The long-term outlook for your chosen industry is an important thing to consider when you’re deciding whether to take the plunge into small-business ownership. Getting stuck holding last year’s bag while the market moves on to bigger and brighter things isn’t exactly a path to success. With that in mind, here’s a look at three industries that analysts expect to fly sky-high in the next decade — and three that are set to crash and burn.
The future looks bright for …
- App development. Tablets and smartphones are two of the hottest devices around, and their apps are going like gangbusters. Apple’s App Store recently surpassed the 15 billion apps download mark, while Google’s Android Market hit 4.5 billion downloads in June and is on pace to move 1 billion apps every 2 months. Last year, KPCB announced a $200 million investment fund for Apple app developers, and other investors have followed suit.
- Niche consulting. Many companies have had to tighten their belts over the past few years, and the ensuing layoffs have left many niche experts without a job. Rather than hiring new employees, businesses are turning to consultants to fill the specialized knowledge gap: Inc. magazine reported that the niche business consultancy segment is expected to grow by 5.9 percent by 2016. And a study released by the Bureau of Labor Statistics says that the number of management, scientific, and technical consulting jobs are expected to grow by 6.2 percent between 2008 and 2018 — the largest increase ever in a ten-year span.
- Internet publishing. More and more people are turning to digital media to fill their news and entertainment needs as tablets and smartphones saturate the market. Top newspapers like The New York Times and The Wall Street Journal are now available in tablet-optimized digital versions, and IBISWorld identified internet publishing and broadcasting as one of the fastest growing industries around. The niche saw a 25.2 percent leap in revenue between 2000 and 2011, and it’s expected to grow by another 6.8 percent by 2016.
But the future looks bleak for …
- Physical media. As noted above, the digital age has arrived and physical media is so, like, 1999. Netflix, iTunes, and their ilk dominate the landscape. IBISWorld expects DVD, game and video rental revenue to drop 11.2 percent and record-store revenue to plunge 11.6 by 2016, while the Small Business Administration reports that more than 25 percent of all video distributors, bookstores, and periodical and newspaper merchant wholesalers now default on their small-business loans.

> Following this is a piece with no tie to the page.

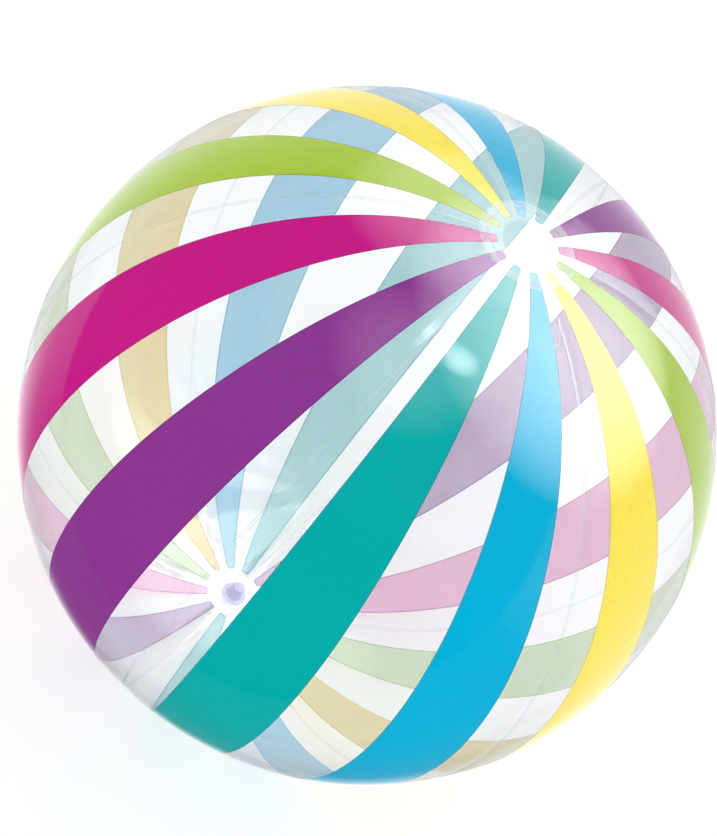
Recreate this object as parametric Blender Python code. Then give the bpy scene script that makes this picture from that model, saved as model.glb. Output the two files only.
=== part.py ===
"""Inflatable beach ball: six clear vinyl panels with printed stripes, two pole patches and a push-in valve.

Units are metres. The origin is the centre of the ball and +Z runs along the pole axis, away from the valve.
The ball is built inflated, with its valve pushed in and plugged.
"""
import math

import bmesh
import bpy
from mathutils import Vector

MM = 0.001
GAP = 0.3 * MM

# Inflated shape: a sphere whose two poles are drawn in a little by the stiff patches.
BALL_RADIUS = 0.455
POLE_FLATTENING = 0.032
POLE_FLATTENING_SPREAD = math.radians(20.0)

# Panels and their print, as angles about the pole axis
PANEL_COUNT = 6
PANEL_ANGLE = math.tau / PANEL_COUNT
GRID_ANGLE = math.radians(7.5)
STRIPE_ANGLE = math.radians(15.0)
STRIPE_OFFSET = math.radians(15.0)
PANEL_PRINTS = (("yellow", "green"), ("magenta", "purple"), ("teal", "blue"))

# Angles from the pole
PANEL_END = math.radians(4.5)
STRIPE_END = math.radians(5.4)
WELD_START = math.radians(6.7)
PATCH_EDGE = math.radians(8.5)
POLE_STEP = math.radians(11.5)
PATCH_MIDDLE = math.radians(2.6)

# Sheet thicknesses, and where each layer starts above the inside of the panels
FILM = 0.25 * MM
PRINT = 0.08 * MM
PRINT_LIFT = FILM + GAP
PATCH_LIFT = PRINT_LIFT + PRINT + GAP

# Valve, as radii about the pole axis and depths below the outer face of its patch
VALVE_SEGMENTS = 32
PATCH_HOLE_RADIUS = 12.5 * MM
FLANGE_RADIUS = 18.0 * MM
FLANGE_TOP = 0.75 * MM
FLANGE_THICKNESS = 1.2 * MM
STEM_TOP = 2.6 * MM
STEM_END = 22.0 * MM
STEM_RADIUS = 7.0 * MM
BORE_RADIUS = 4.5 * MM
COLLAR_RADIUS = 8.2 * MM
COLLAR_THICKNESS = 1.5 * MM
MEMBRANE_WALL = 0.8 * MM
MEMBRANE_TOP_RADIUS = 12.6 * MM
MEMBRANE_END_RADIUS = 8.6 * MM

# Stopper, hinged on the mouth of the stem
STOPPER_TOP = 0.8 * MM
STOPPER_RADIUS = 7.0 * MM
PLUG_LENGTH = 4.5 * MM
PLUG_RADIUS = 4.2 * MM
PLUG_TIP_RADIUS = 3.3 * MM
STRAP_WIDTH = 4.0 * MM
STRAP_THICKNESS = 1.0 * MM
LIP_REACH = 8.8 * MM
LUG_DEPTH = 1.6 * MM
LUG_REACH = 10.6 * MM
STOPPER_HINGE_RADIUS = 9.6 * MM
STOPPER_HINGE_DEPTH = STEM_TOP - GAP - STRAP_THICKNESS / 2

# Check flap over the inner end of the stem
FLAP_RADIUS = 5.2 * MM
FLAP_THICKNESS = 0.6 * MM
FLAP_TAB_WIDTH = 4.0 * MM
FLAP_HINGE_RADIUS = 6.2 * MM
FLAP_DEPTH = STEM_END + GAP
FLAP_HINGE_DEPTH = FLAP_DEPTH + FLAP_THICKNESS / 2

OVERLAP = 0.4 * MM
MERGE_DISTANCE = 0.0001 * MM
HINGE_SEGMENTS = 12

# Colour, roughness, metallic and alpha of each material
FINISHES = {
    "clear_film": ((0.86, 0.91, 0.93), 0.12, 0.0, 0.25),
    "patch_film": ((0.93, 0.95, 0.96), 0.18, 0.0, 0.35),
    "yellow": ((0.99, 0.83, 0.06), 0.25, 0.0, 1.0),
    "green": ((0.38, 0.62, 0.03), 0.25, 0.0, 1.0),
    "magenta": ((0.55, 0.01, 0.22), 0.25, 0.0, 1.0),
    "purple": ((0.26, 0.03, 0.29), 0.25, 0.0, 1.0),
    "teal": ((0.0, 0.38, 0.35), 0.25, 0.0, 1.0),
    "blue": ((0.0, 0.42, 0.72), 0.25, 0.0, 1.0),
    "valve_vinyl": ((0.55, 0.55, 0.83), 0.30, 0.0, 0.9),
    "flap_film": ((0.75, 0.76, 0.88), 0.25, 0.0, 0.7),
}


def clear_scene():
    """Remove every object from the scene."""
    for old in list(bpy.data.objects):
        bpy.data.objects.remove(old, do_unlink=True)


def finish_material(name):
    """Return the named material, made once."""
    material = bpy.data.materials.get(name)
    if material:
        return material
    colour, roughness, metallic, alpha = FINISHES[name]
    material = bpy.data.materials.new(name)
    material.use_nodes = True
    shader = material.node_tree.nodes["Principled BSDF"]
    shader.inputs["Base Color"].default_value = (*colour, 1.0)
    shader.inputs["Roughness"].default_value = roughness
    shader.inputs["Metallic"].default_value = metallic
    shader.inputs["Alpha"].default_value = alpha
    material.diffuse_color = (*colour, alpha)
    return material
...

- Some specialized retailers. The SBA says that over a quarter of all shoe and men’s clothing stores defaulted on their small-business loans between 2000 and 2009. Meanwhile, IBISWorld’s list of dying industries ranks formal wear and costume retailers in tenth place, with an estimated 17.2 percent decline in revenue by 2016. Chalk the losses up to cheap imports and the poor economy.

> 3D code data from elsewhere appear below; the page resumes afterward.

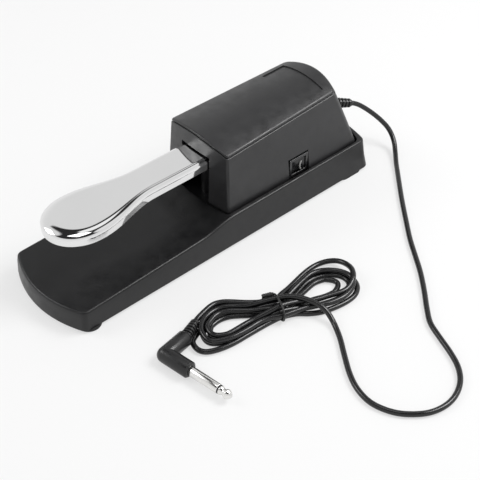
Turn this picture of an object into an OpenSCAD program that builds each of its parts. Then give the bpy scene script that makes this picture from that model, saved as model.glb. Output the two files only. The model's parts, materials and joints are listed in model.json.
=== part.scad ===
// Sustain pedal: chrome lever on a weighted base, with its housing, switch gear and lead.
// Millimetres, +Z up. Origin: middle of the base on the floor. -Y is the toe end, +Y the lead end.

/* [Base] */
// Length of the base along the floor
base_len = 265; // [262:1:268]
// Width of the base at its bottom edge
base_w = 76; // [75:0.5:78]
// Height of the front deck at its front edge
deck_front = 16.6; // [15:0.2:18]
// Height of the rim that surrounds the housing
rim_z = 25.2; // [24.6:0.2:26]
// Wall thickness of the mouldings
wall = 2.5; // [2:0.1:2.8]
// Thickness of the steel bottom plate
plate_t = 1.6; // [1.2:0.1:2]
// Height of the rubber feet below the bottom plate
foot_h = 2; // [1.5:0.1:2.5]

/* [Housing] */
// Half width of the housing where it meets the base
cover_w = 31.6; // [31:0.1:32]
// Half width of the housing top at the front
top_wf = 28.5; // [28:0.1:29]
// Half width of the housing top at the rear
top_wr = 24.8; // [24.4:0.1:25.4]
// Height of the top side edge at the front
top_zf = 68.3; // [67:0.1:70]
// Height of the top side edge at the rear
top_zr = 71.5; // [70:0.1:73]
// Crown of the top above its side edges
crown = 5.2; // [4:0.1:6]
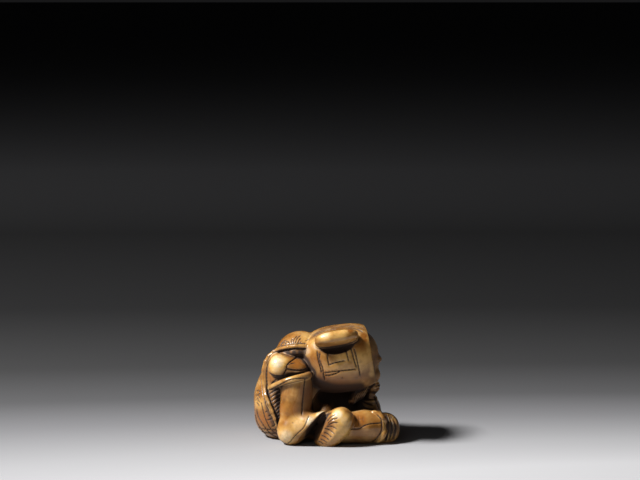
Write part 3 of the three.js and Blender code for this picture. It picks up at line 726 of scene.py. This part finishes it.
tint("worn", hood, *strip([(10.0, 27.4), (10.9, 23.4), (11.7, 19.6), (12.3, 16.8)], 6, 0.8, 0.4))  # the rim
tint(
    "worn",
    hood,
    *[(4.0, 18.5, 4.6, 0.3), (9.0, 20.5, 3.2, 0.45), (-5.4, 23.0, 1.5, 0.9), (-3.4, 24.4, 1.8, 0.6)],
    *[(4.4, 21.4, 2.8, 0.5), (12.0, 16.8, 0.9, 0.5), (-4.0, 18.4, 2.0, 0.6)],
)
tint(
    "hollow",
    hood,
    *[(-2.3, 22.0, 0.6, 0.45), (-1.9, 20.2, 0.5, 0.45), (-3.6, 21.2, 0.35, 0.45), (7.4, 22.0, 0.5, 0.45)],
    *[(-4.6, 21.8, 0.3, 0.45), (9.6, 17.0, 0.35, 0.45)],
    *strip([(-3.6, 15.0), (-0.6, 13.4), (2.4, 12.7), (5.6, 12.7), (8.8, 13.0)], 5, 2.6, 0.9),  # below
    *strip([(-3.6, 28.0), (-0.6, 29.6), (3.0, 30.4), (6.6, 30.4)], 4, 1.7, 0.75),  # before the crown
    *[(across + 0.4, 24.9 + 0.14 * across, 1.5, 0.8) for across in (-1.6, 0.6, 2.8, 5.0)],  # under the flap
)
tint("hollow", hood, *strip([(-3.6, -2.8), (0.4, -1.6), (4.4, -1.4), (8.8, -3.6)], 5, 3.0, 0.5), side="top")
tint("hollow", hood, (-3.0, 23.0, 5.0, 0.7), (-5.0, 18.0, 5.0, 0.7), side="right")  # the rim's face
tint(
    "amber",
    hood,
    *[(-4.6, 23.0, 2.4, 0.6), (-3.4, 19.4, 2.6, 0.8), (-1.0, 14.6, 3.0, 0.9), (3.0, 13.6, 4.0, 0.8)],
    *[(9.2, 24.6, 1.8, 0.7), (9.8, 27.0, 0.9, 1.5), (10.2, 25.8, 0.6, 1.4)],
)
tint("amber", flaps, (6.2, 28.3, 0.7, 1.5), (5.2, 28.8, 0.4, 1.2), (1.8, 28.2, 1.6, 0.3))
tint("worn", flaps, (-0.6, 27.6, 2.2, 0.8), (3.0, 28.0, 2.6, 0.5))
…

- Real estate agencies. Every locale is different, and fresh blood may be just what the real estate market in your area needs. But the odds aren’t in your favor: The SBA’s data shows that just over one of every four offices belonging to real estate agents and brokers fails to pay back its small-business loans, and CNN Money reports that “housing starts are near historic lows and consumer confidence remains depressed.”